Given instruction :: Output all lines exactly.

Supplied information ::
++++++++

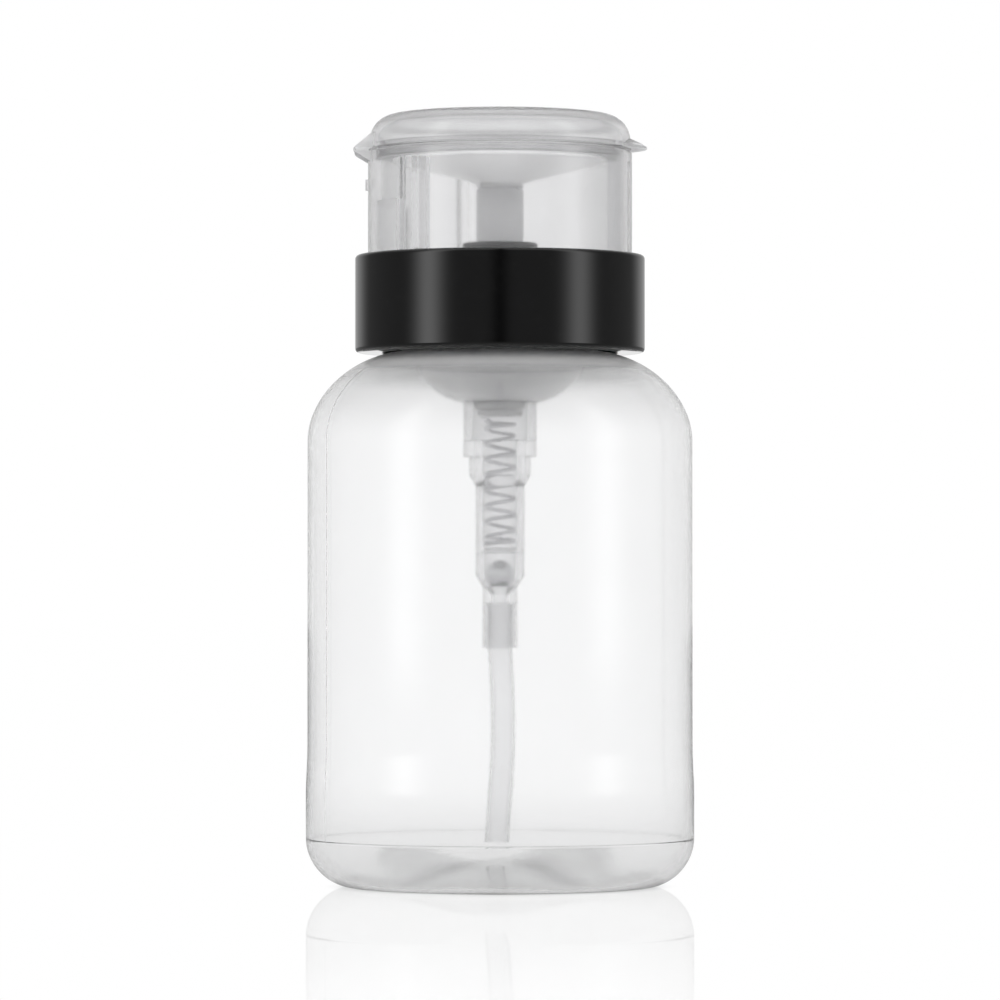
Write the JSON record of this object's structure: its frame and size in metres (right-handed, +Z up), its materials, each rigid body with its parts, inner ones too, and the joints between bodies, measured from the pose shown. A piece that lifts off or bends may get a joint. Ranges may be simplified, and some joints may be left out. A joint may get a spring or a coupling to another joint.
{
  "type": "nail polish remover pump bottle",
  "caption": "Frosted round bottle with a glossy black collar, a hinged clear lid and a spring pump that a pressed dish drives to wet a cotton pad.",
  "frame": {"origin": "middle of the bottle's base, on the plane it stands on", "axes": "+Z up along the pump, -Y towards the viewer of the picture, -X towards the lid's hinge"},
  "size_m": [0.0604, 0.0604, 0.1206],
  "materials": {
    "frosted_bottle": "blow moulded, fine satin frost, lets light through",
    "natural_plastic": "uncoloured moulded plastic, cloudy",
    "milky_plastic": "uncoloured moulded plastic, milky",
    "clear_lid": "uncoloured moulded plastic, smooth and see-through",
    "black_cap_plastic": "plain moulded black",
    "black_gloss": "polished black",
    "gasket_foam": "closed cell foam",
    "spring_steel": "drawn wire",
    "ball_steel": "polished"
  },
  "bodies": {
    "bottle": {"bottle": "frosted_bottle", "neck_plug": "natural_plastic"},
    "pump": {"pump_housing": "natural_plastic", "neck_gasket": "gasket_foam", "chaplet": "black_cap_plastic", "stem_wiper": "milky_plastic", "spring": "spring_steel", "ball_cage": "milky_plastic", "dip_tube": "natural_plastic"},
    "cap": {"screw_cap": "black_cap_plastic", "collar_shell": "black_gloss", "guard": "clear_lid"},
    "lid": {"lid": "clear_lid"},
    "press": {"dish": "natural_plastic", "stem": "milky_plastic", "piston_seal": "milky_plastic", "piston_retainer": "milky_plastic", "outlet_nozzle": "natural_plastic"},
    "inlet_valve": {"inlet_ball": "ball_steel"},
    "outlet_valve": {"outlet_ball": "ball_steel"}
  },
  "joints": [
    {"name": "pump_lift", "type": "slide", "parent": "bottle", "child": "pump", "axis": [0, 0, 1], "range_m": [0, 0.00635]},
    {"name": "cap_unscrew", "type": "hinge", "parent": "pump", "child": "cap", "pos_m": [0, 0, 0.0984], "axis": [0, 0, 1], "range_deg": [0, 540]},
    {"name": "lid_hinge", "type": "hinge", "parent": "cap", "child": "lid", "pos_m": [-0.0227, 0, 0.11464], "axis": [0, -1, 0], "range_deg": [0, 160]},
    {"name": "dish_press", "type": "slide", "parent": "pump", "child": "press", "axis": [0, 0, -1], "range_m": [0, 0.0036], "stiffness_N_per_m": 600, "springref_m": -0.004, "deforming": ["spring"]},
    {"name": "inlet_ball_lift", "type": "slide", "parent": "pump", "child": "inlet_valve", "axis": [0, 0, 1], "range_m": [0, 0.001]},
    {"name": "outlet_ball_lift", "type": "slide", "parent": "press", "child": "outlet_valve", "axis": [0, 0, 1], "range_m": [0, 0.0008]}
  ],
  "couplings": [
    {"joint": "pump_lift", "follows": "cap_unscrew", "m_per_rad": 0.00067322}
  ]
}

++++++++

Complete output ::
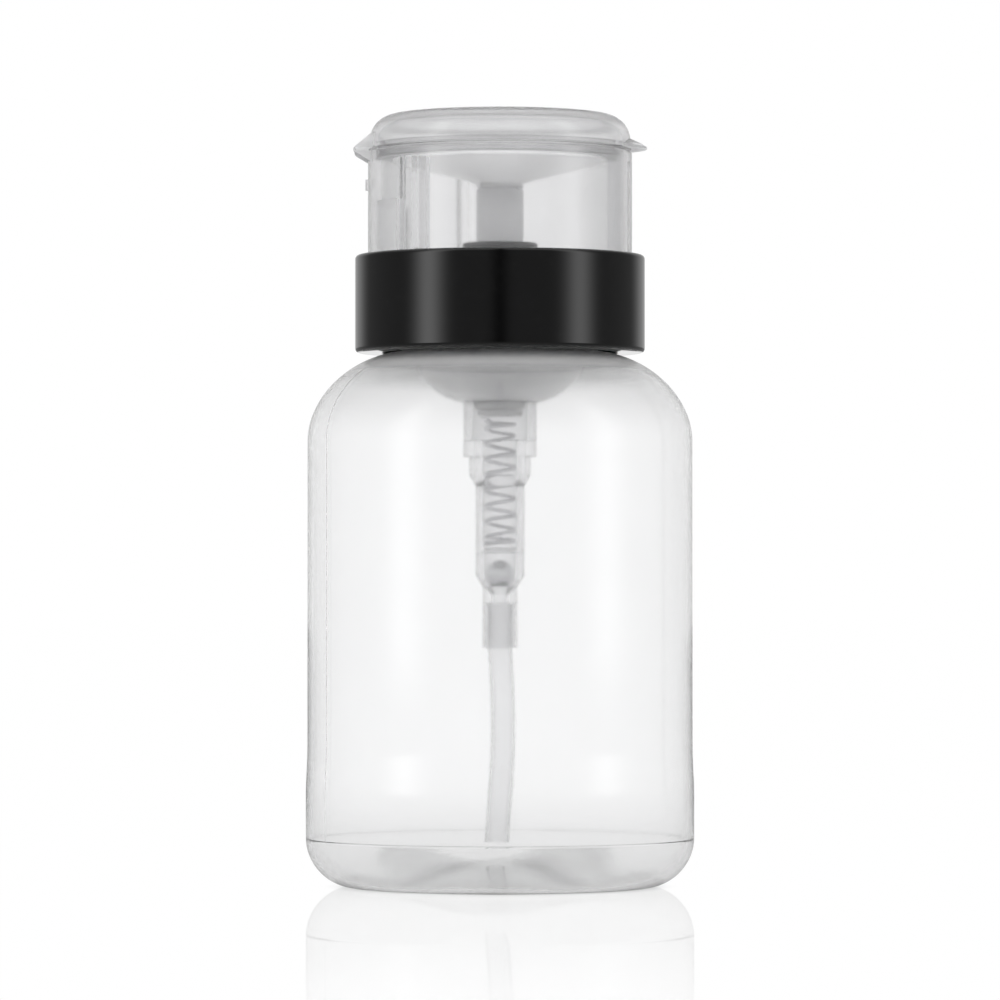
Write the JSON record of this object's structure: its frame and size in metres (right-handed, +Z up), its materials, each rigid body with its parts, inner ones too, and the joints between bodies, measured from the pose shown. A piece that lifts off or bends may get a joint. Ranges may be simplified, and some joints may be left out. A joint may get a spring or a coupling to another joint.
{
  "type": "nail polish remover pump bottle",
  "caption": "Frosted round bottle with a glossy black collar, a hinged clear lid and a spring pump that a pressed dish drives to wet a cotton pad.",
  "frame": {"origin": "middle of the bottle's base, on the plane it stands on", "axes": "+Z up along the pump, -Y towards the viewer of the picture, -X towards the lid's hinge"},
  "size_m": [0.0604, 0.0604, 0.1206],
  "materials": {
    "frosted_bottle": "blow moulded, fine satin frost, lets light through",
    "natural_plastic": "uncoloured moulded plastic, cloudy",
    "milky_plastic": "uncoloured moulded plastic, milky",
    "clear_lid": "uncoloured moulded plastic, smooth and see-through",
    "black_cap_plastic": "plain moulded black",
    "black_gloss": "polished black",
    "gasket_foam": "closed cell foam",
    "spring_steel": "drawn wire",
    "ball_steel": "polished"
  },
  "bodies": {
    "bottle": {"bottle": "frosted_bottle", "neck_plug": "natural_plastic"},
    "pump": {"pump_housing": "natural_plastic", "neck_gasket": "gasket_foam", "chaplet": "black_cap_plastic", "stem_wiper": "milky_plastic", "spring": "spring_steel", "ball_cage": "milky_plastic", "dip_tube": "natural_plastic"},
    "cap": {"screw_cap": "black_cap_plastic", "collar_shell": "black_gloss", "guard": "clear_lid"},
    "lid": {"lid": "clear_lid"},
    "press": {"dish": "natural_plastic", "stem": "milky_plastic", "piston_seal": "milky_plastic", "piston_retainer": "milky_plastic", "outlet_nozzle": "natural_plastic"},
    "inlet_valve": {"inlet_ball": "ball_steel"},
    "outlet_valve": {"outlet_ball": "ball_steel"}
  },
  "joints": [
    {"name": "pump_lift", "type": "slide", "parent": "bottle", "child": "pump", "axis": [0, 0, 1], "range_m": [0, 0.00635]},
    {"name": "cap_unscrew", "type": "hinge", "parent": "pump", "child": "cap", "pos_m": [0, 0, 0.0984], "axis": [0, 0, 1], "range_deg": [0, 540]},
    {"name": "lid_hinge", "type": "hinge", "parent": "cap", "child": "lid", "pos_m": [-0.0227, 0, 0.11464], "axis": [0, -1, 0], "range_deg": [0, 160]},
    {"name": "dish_press", "type": "slide", "parent": "pump", "child": "press", "axis": [0, 0, -1], "range_m": [0, 0.0036], "stiffness_N_per_m": 600, "springref_m": -0.004, "deforming": ["spring"]},
    {"name": "inlet_ball_lift", "type": "slide", "parent": "pump", "child": "inlet_valve", "axis": [0, 0, 1], "range_m": [0, 0.001]},
    {"name": "outlet_ball_lift", "type": "slide", "parent": "press", "child": "outlet_valve", "axis": [0, 0, 1], "range_m": [0, 0.0008]}
  ],
  "couplings": [
    {"joint": "pump_lift", "follows": "cap_unscrew", "m_per_rad": 0.00067322}
  ]
}